Live harness	`NestedLiveCertificationRunner(...).run(output_dir=...)`	Runs per-sink live probes against local MSSQL/Postgres/ClickHouse/Kafka/BigQuery-compatible targets when available.

What data is generated¶

The certification and benchmark services generate deterministic nested order payloads with:

one root orders row per generated order;
nested customer object;
nested items array with two line rows per order;
nested scalar tags array;
optional internal_payload path routed to quarantine.

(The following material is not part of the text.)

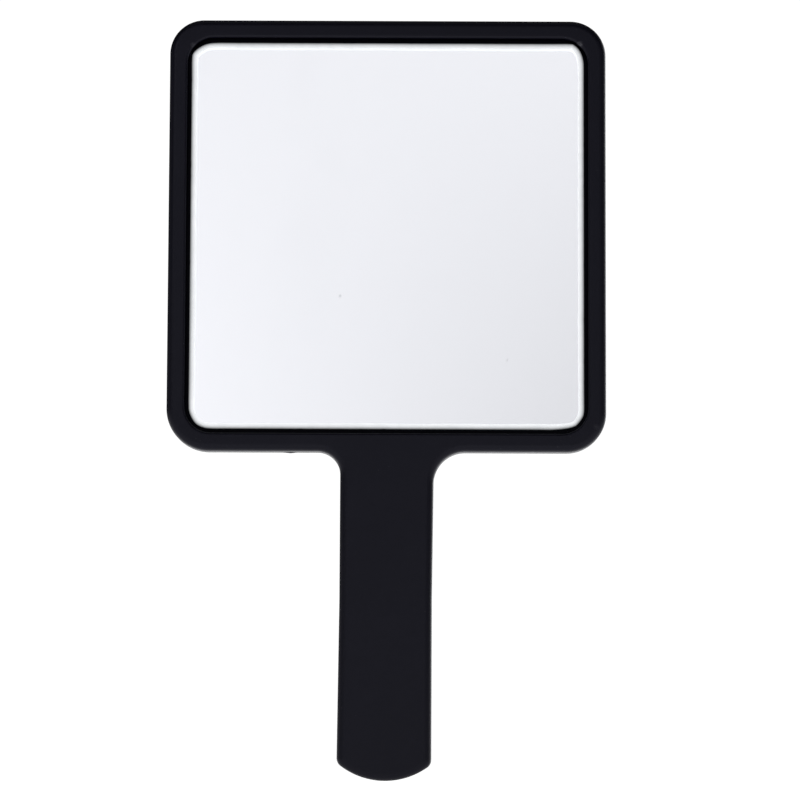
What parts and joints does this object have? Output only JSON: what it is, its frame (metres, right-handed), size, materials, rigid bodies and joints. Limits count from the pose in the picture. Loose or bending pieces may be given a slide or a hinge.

Default benchmark size is 10000 root rows. The CLI caps benchmark input at 100000 rows by default to avoid accidental laptop-scale memory or disk abuse.

Failure runbooks¶

Lint fails with `nested.table_collision`¶

Two or more split_paths write to the same table. Give every independent nested entity a unique table value, then rerun:

dpone normalize lint --root-table orders --config examples/nested/normalization.yml --fail-on-error

Lint warns with `nested.guardrails_missing`¶

Add at least one production guardrail:

guardrails:
  max_child_tables: 16
  max_rows_per_root: 10000
  max_array_length: 1000

Certification fails reverse readback¶

Check whether a custom path policy preserved, ignored, or quarantined data that your test expects to round-trip. Reverse readback is intended for modeled child tables, not intentionally ignored/quarantined paths.

Benchmark is slow¶

Use spill-to-disk mode for large payloads and inspect generated row counts. If one root row creates too many child rows, add stricter max_array_length and max_rows_per_root guardrails.

Child lifecycle tests¶

The industrial contract suite also validates child lifecycle behavior:

uv run pytest tests/test_nested_normalization_industrial.py::test_child_unique_key_keeps_row_identity_stable_when_array_reorders
uv run pytest tests/test_nested_normalization_industrial.py::test_child_reconciliation_detects_physical_deletes_by_child_unique_key
uv run pytest tests/test_nested_normalization_industrial.py::test_nested_load_service_can_materialize_child_tables_from_spill_files
uv run pytest tests/test_nested_normalization_industrial_layer.py

These tests prove that:

child __dpone__row_id is stable when arrays reorder;
deleted child keys are detected from previous/current snapshots;
sink-native child delete finalizers render staging-first SQL/events for MSSQL, Postgres, BigQuery, ClickHouse and Kafka;
committed/staged child snapshots do not advance state until commit;
SQL-backed child snapshot stores render durable stage/commit/rollback contracts;
manifest options expose child_snapshot_store, atomicity and child_quality policies;
native spill formats support JSON Lines, ClickHouse-style json_each_row and strict TSV with unsafe delimiter detection;
runtime materialization: spill_to_disk loads generated tables through sink-native FileExportArtifact paths when supported and streaming fallback otherwise;
package lifecycle marks failed loads without committing source/state;
child quality gates detect duplicate child keys and orphan child rows.

Manual live certification expectations¶

GitHub Actions workflow:

.github/workflows/nested-live-certification.yml

The workflow is manual (workflow_dispatch) and runs the integration_nested_live marker after starting local Postgres, MSSQL, ClickHouse and Kafka-compatible services.

Live nested certification is intentionally manual because it depends on local service availability. A complete live run should include one case per available sink:

Sink	Required local proof
MSSQL	TSV spill hands off to file artifact path and the MSSQL sink can route it to `bcp`; child snapshots commit only after success.
Postgres	TSV/CSV spill can route to `COPY`; failed child load leaves committed snapshot unchanged.
ClickHouse	`json_each_row` or TSV spill routes to ClickHouse native loading; child delete finalizer is lightweight-delete based and documented as eventually cleaned up.
Kafka	JSONL/NDJSON spill streams as keyed events; child deletes are keyed delete events, not table mutations.
BigQuery	JSONL/NDJSON spill routes to load-job compatible files; vendor credentials are optional and skipped when absent.

If a live case is skipped, the artifact must say skipped, not passed. If a service is available but a required proof fails, the artifact must say failed.